In a separate interview, political observer Rafik Hajat stressed the need for clarity on the alliance’s power structure.
He said: “The form of agreement must be extremely clear. There should be a common understanding on the role each political party will play because we have seen political alliances falling apart because they have different agendas.”
During the launch, both UDF national publicity secretary Ken Ndanga and DPP secretary general Grezelder Jeffrey did not mention how the two parties will share power, saying that other emerging issues will be communicated to their supporters in due course.

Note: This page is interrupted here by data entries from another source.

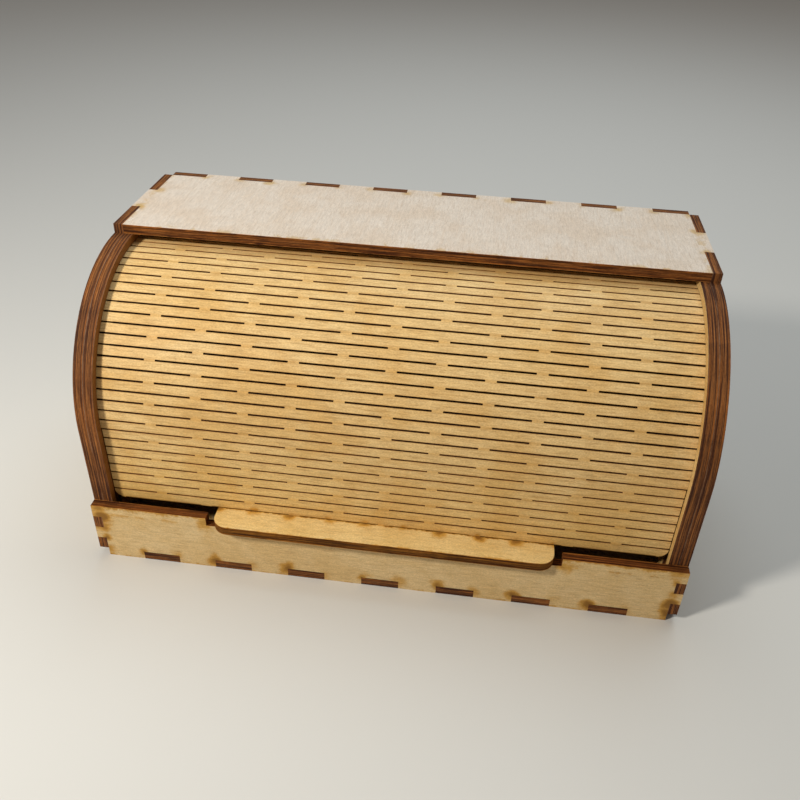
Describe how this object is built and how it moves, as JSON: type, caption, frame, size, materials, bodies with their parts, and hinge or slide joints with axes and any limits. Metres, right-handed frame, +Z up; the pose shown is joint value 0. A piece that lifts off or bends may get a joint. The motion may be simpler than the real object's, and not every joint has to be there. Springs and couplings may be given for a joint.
{
  "type": "bread box with roll top",
  "caption": "Finger-jointed plywood bread box with a flat-bottomed case, a round front and a kerfed roll-up door with a board handle.",
  "frame": {"origin": "on the base, in the middle of its width, straight under the axis of the round front", "axes": "+X to the right seen from the front, +Y to the back, +Z up; the door and handle face -Y"},
  "size_m": [0.31, 0.1652, 0.16],
  "materials": {
    "case_ply": "bare birch plywood with laser-charred edges",
    "top_ply": "bare pale birch plywood",
    "strip_ply": "bare birch plywood with scorched corners",
    "rail_ply": "bare birch plywood with laser-charred edges",
    "door_ply": "bare golden birch plywood with kerfs",
    "handle_ply": "bare birch plywood with laser-charred edges"
  },
  "bodies": {
    "case": {"bottom_panel": "case_ply", "back_panel": "case_ply", "top_panel": "top_ply", "front_strip": "strip_ply", "left_side": "case_ply", "right_side": "case_ply", "left_front_rail": "rail_ply", "right_front_rail": "rail_ply", "left_rear_rail": "rail_ply", "right_rear_rail": "rail_ply", "left_inner_rail": "rail_ply", "right_inner_rail": "rail_ply"},
    "door": {"door_sheet": "door_ply"},
    "slat_1": {"door_slat_1": "door_ply"},
    "slat_2": {"door_slat_2": "door_ply"},
    "slat_3": {"door_slat_3": "door_ply"},
    "slat_4": {"door_slat_4": "door_ply"},
    "slat_5": {"door_slat_5": "door_ply"},
    "slat_6": {"door_slat_6": "door_ply"},
    "slat_7": {"door_slat_7": "door_ply"},
    "slat_8": {"door_slat_8": "door_ply", "handle": "handle_ply"}
  },
  "joints": [
    {"name": "door_roll", "type": "hinge", "parent": "case", "child": "door", "pos_m": [0, 0, 0.08], "axis": [-1, 0, 0], "range_deg": [0, 127.75]},
    {"name": "curl_1", "type": "hinge", "parent": "door", "child": "slat_1", "pos_m": [0, -0.0655, 0.08], "axis": [1, 0, 0], "range_deg": [0, 2.47]},
    {"name": "curl_2", "type": "hinge", "parent": "slat_1", "child": "slat_2", "pos_m": [0, -0.0655, 0.0744], "axis": [1, 0, 0], "range_deg": [0, 4.92]},
    {"name": "curl_3", "type": "hinge", "parent": "slat_2", "child": "slat_3", "pos_m": [0, -0.0655, 0.0688], "axis": [1, 0, 0], "range_deg": [0, 4.92]},
    {"name": "curl_4", "type": "hinge", "parent": "slat_3", "child": "slat_4", "pos_m": [0, -0.0655, 0.0632], "axis": [1, 0, 0], "range_deg": [0, 4.92]},
    {"name": "curl_5", "type": "hinge", "parent": "slat_4", "child": "slat_5", "pos_m": [0, -0.0655, 0.0576], "axis": [1, 0, 0], "range_deg": [0, 4.92]},
    {"name": "curl_6", "type": "hinge", "parent": "slat_5", "child": "slat_6", "pos_m": [0, -0.0655, 0.052], "axis": [1, 0, 0], "range_deg": [0, 4.92]},
    {"name": "curl_7", "type": "hinge", "parent": "slat_6", "child": "slat_7", "pos_m": [0, -0.0655, 0.0464], "axis": [1, 0, 0], "range_deg": [0, 4.92]},
    {"name": "curl_8", "type": "hinge", "parent": "slat_7", "child": "slat_8", "pos_m": [0, -0.0655, 0.0408], "axis": [1, 0, 0], "range_deg": [0, 4.92]}
  ],
  "couplings": [
    {"joint": "curl_1", "follows": "door_roll", "ratio": 0.019178},
    {"joint": "curl_2", "follows": "door_roll", "ratio": 0.038357},
    {"joint": "curl_3", "follows": "door_roll", "ratio": 0.038357},
    {"joint": "curl_4", "follows": "door_roll", "ratio": 0.038357},
    {"joint": "curl_5", "follows": "door_roll", "ratio": 0.038357},
    {"joint": "curl_6", "follows": "door_roll", "ratio": 0.038357},
    {"joint": "curl_7", "follows": "door_roll", "ratio": 0.038357},
    {"joint": "curl_8", "follows": "door_roll", "ratio": 0.038357}
  ]
}
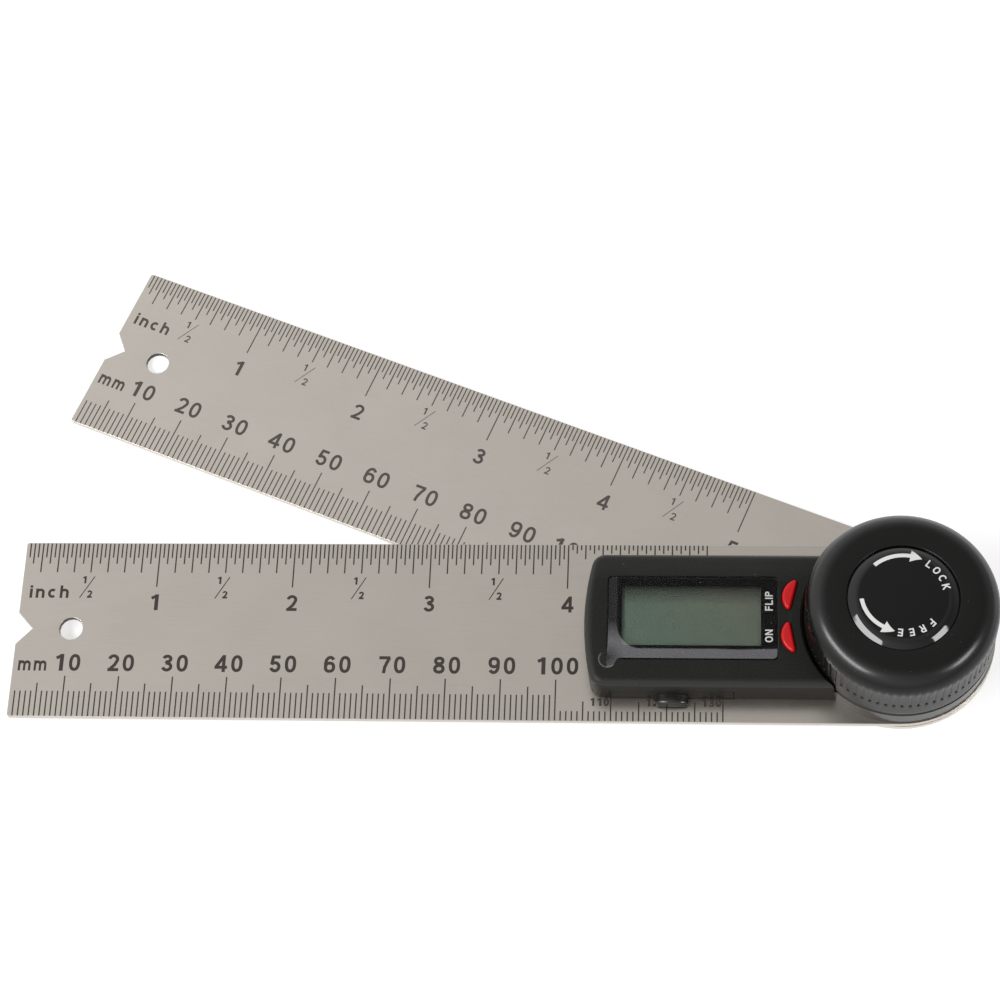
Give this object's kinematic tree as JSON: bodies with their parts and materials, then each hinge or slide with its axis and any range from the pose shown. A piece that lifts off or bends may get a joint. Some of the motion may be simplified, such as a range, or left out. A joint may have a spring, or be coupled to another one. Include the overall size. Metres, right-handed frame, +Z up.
{
  "type": "digital angle finder",
  "caption": "Digital angle finder: scaled steel rules on one pivot, a housing with display and red buttons, and a ribbed lock knob.",
  "frame": {"origin": "on the pivot axis, at the underside of the hub, which is flush with the lower rule's underside", "axes": "+Z up along the pivot axis; both rules lie towards -X with the upper rule's centreline on -X; the housing's front with the battery tray faces -Y"},
  "size_m": [0.1785, 0.0927, 0.02],
  "materials": {
    "rule_steel": "brushed lengthwise",
    "turned_steel": "turned, bright",
    "brass": "turned",
    "slip_washer": "smooth natural plastic",
    "housing_plastic": "fine spark-eroded texture",
    "knob_plastic": "satin",
    "label_gloss": "clear domed gloss",
    "lens": "clear polished plastic",
    "film": "clear protective film",
    "display": "liquid crystal cell",
    "rubber_strip": "layered contact strip",
    "circuit_board": "solder mask on glass fibre",
    "chip": "resin drop over the chip",
    "ribbon": "flexible printed ribbon",
    "sheet": "thin insulating sheet",
    "button_red": "glossy red"
  },
  "bodies": {
    "base": {"base_rule": "rule_steel", "pivot_bush": "brass", "lower_washer": "slip_washer", "upper_washer": "slip_washer", "housing_shell": "housing_plastic", "insulating_sheet": "sheet", "window_lens": "lens", "screen_film": "film", "lcd_panel": "display", "lcd_connector": "rubber_strip", "main_board": "circuit_board", "encoder_stator": "circuit_board", "controller_chip": "chip", "flip_dome": "turned_steel", "zero_dome": "turned_steel", "contact_plus": "turned_steel", "contact_minus": "turned_steel", "sensor_ribbon": "ribbon", "board_screw_1": "turned_steel", "board_screw_2": "turned_steel", "housing_screw_1": "turned_steel", "housing_screw_2": "turned_steel", "housing_screw_3": "turned_steel"},
    "arm": {"moving_rule": "rule_steel", "pivot_hub": "turned_steel", "rotor_collar": "brass", "encoder_rotor": "circuit_board", "pressure_washer": "turned_steel", "spring_washer": "turned_steel", "stop_screw": "turned_steel"},
    "knob": {"lock_knob": "knob_plastic", "knob_nut": "brass", "knob_label": "label_gloss"},
    "flip_button": {"flip_button": "button_red"},
    "zero_button": {"zero_button": "button_red"},
    "tray": {"battery_tray": "housing_plastic", "coin_cell": "turned_steel"}
  },
  "joints": [
    {"name": "arm_pivot", "type": "hinge", "parent": "base", "child": "arm", "pos_m": [0, 0, 0], "axis": [0, 0, 1], "continuous": true},
    {"name": "knob_turn", "type": "hinge", "parent": "arm", "child": "knob", "pos_m": [0, 0, 0.013], "axis": [0, 0, 1], "range_deg": [0, 180]},
    {"name": "flip_press", "type": "slide", "parent": "base", "child": "flip_button", "axis": [0, 0, -1], "range_m": [0, 0.0005], "stiffness_N_per_m": 500, "springref_m": -0.0006},
    {"name": "zero_press", "type": "slide", "parent": "base", "child": "zero_button", "axis": [0, 0, -1], "range_m": [0, 0.0005], "stiffness_N_per_m": 500, "springref_m": -0.0006},
    {"name": "tray_slide", "type": "slide", "parent": "base", "child": "tray", "axis": [0, -1, 0], "range_m": [0, 0.022]}
  ]
}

That said Mutharika now has the first mover advantage, which puts pressure on MCP and UTM to push more aggressively for strategic electoral alliances as the clock ticks.
Long-time political strategist Humphreys Mvula said the formation of the DPP-UDF alliance should be a warning to MCP and UTM to seriously consider forming an alliance if they are to defeat Mutharika during the forthcoming fresh presidential poll.
MCP and UTM have hinted at the possibility of the two parties which fought together to have the Constitutional Court annul the presidential election results ganging up to remove Mutharika from power.
And they might just have the numbers to pull it off if they can agree on who takes front and backseat positions on the ballot papers and provided any of the two parties can accept who has more electoral clout to lead them.
When Chakwera’s 35.41 percent of the votes he got in the annulled 2019 elections is combined with Chilima’s 20.24 percent, it could result in a potential vote win of 55 percent—way past the 50 percent+1 majority required to avoid a runoff.
Again, that assumes things remain constant and there is no disenfranchisement among supporters of Chilima and Chakwera if a preferred candidate is not at the top of the ticket.
During the alliance announcement, Jeffrey and Ndanga read their prepared statements in front of party supporters, saying that the two parties ventured into an electoral alliance because they have common goals and values that will benefit Malawians more, especially women and the youth.
Clad in their dark blue suits and white shirts, Mutharika and Muluzi told party supporters that the alliance is founded on the citizens’ common good. They stressed that the alliance was needed to unite Malawians who face tension and sometimes bitter disagreements.
DPP and UDF have a history of working together.
During Mutharika’s first five-year term, DPP went into a working arrangement with UDF to guarantee votes in the National Assembly and support the government’s legislative agenda. In that period, Muluzi held various ministerial positions, including Health and Population the last time he was in Cabinet just before the May 21 2019 elections.